As your child closes in on the end of middle school, the IEP should start including transition services (you need to check your own states age requirements as they vary).
Sec. 300.321 (b) states:
(b) Transition services participants.
(1) In accordance with paragraph (a)(7) of this section, the public agency must invite a child with a disability to attend the child’s IEP Team meeting if a purpose of the meeting will be the consideration of the postsecondary goals for the child and the transition services needed to assist the child in reaching those goals under §300.320(b).
(2) If the child does not attend the IEP Team meeting, the public agency must take other steps to ensure that the child’s preferences and interests are considered.
(3) To the extent appropriate, with the consent of the parents or a child who has reached the age of majority, in implementing the requirements of paragraph (b)(1) of this section, the public agency must invite a representative of any participating agency that is likely to be responsible for providing or paying for transition services.
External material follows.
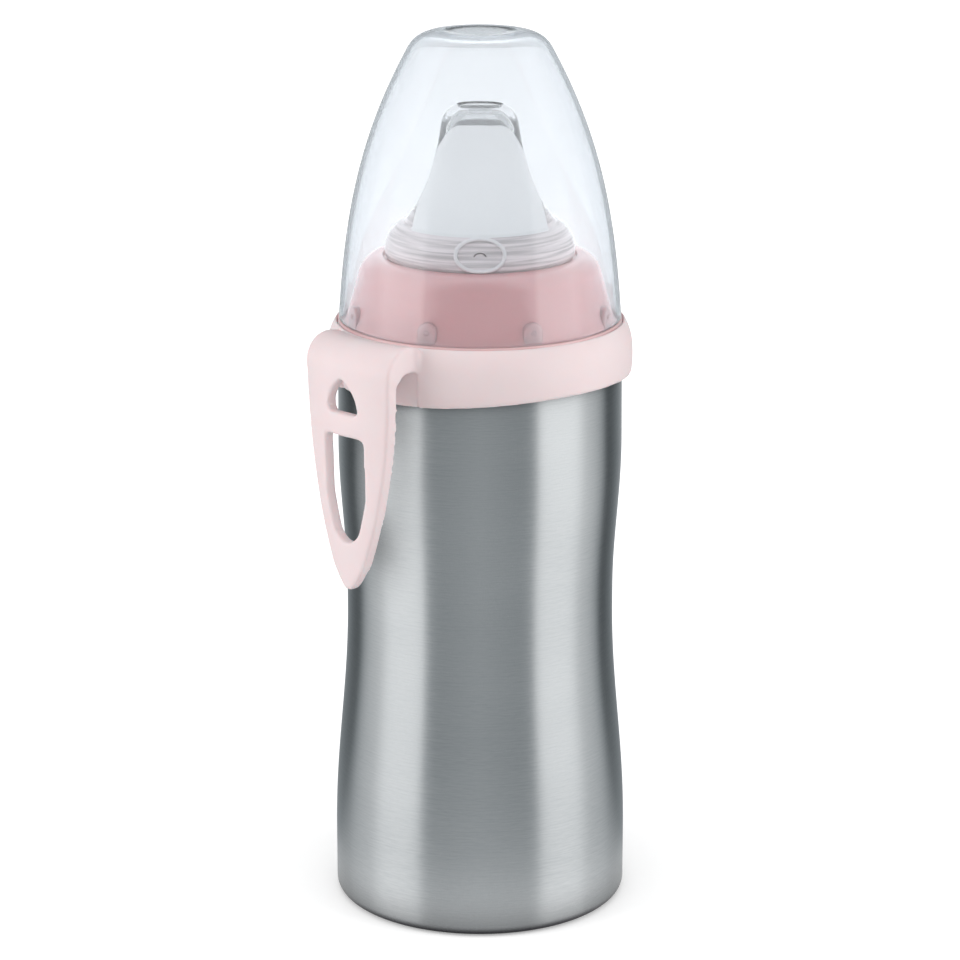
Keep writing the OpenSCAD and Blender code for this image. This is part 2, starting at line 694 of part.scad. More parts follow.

The transition services discussion is a long topic for another article. (I’ll add one, I promise.)
For now, even though 300.321 (b) doesn’t state that a specific individual who handles transitions be a part of the IEP team, if you go back to 300.321(a)(2), the IEP team must include:
(6) At the discretion of the parent or the agency, other individuals who have knowledge or special expertise regarding the child, including related services personnel as appropriate
In the case of transitions, your child might qualify for related services. Perhaps you have a high schooler who needs to start working on a resume and on interviewing skills. That is a related service. Service hours should be allotted in the IEP and an individual who handles such services for the school should attend the IEP meeting. If he or she doesn’t, ask.
Again, transitions—and related services for that matter—are articles unto themselves. More to come on these two.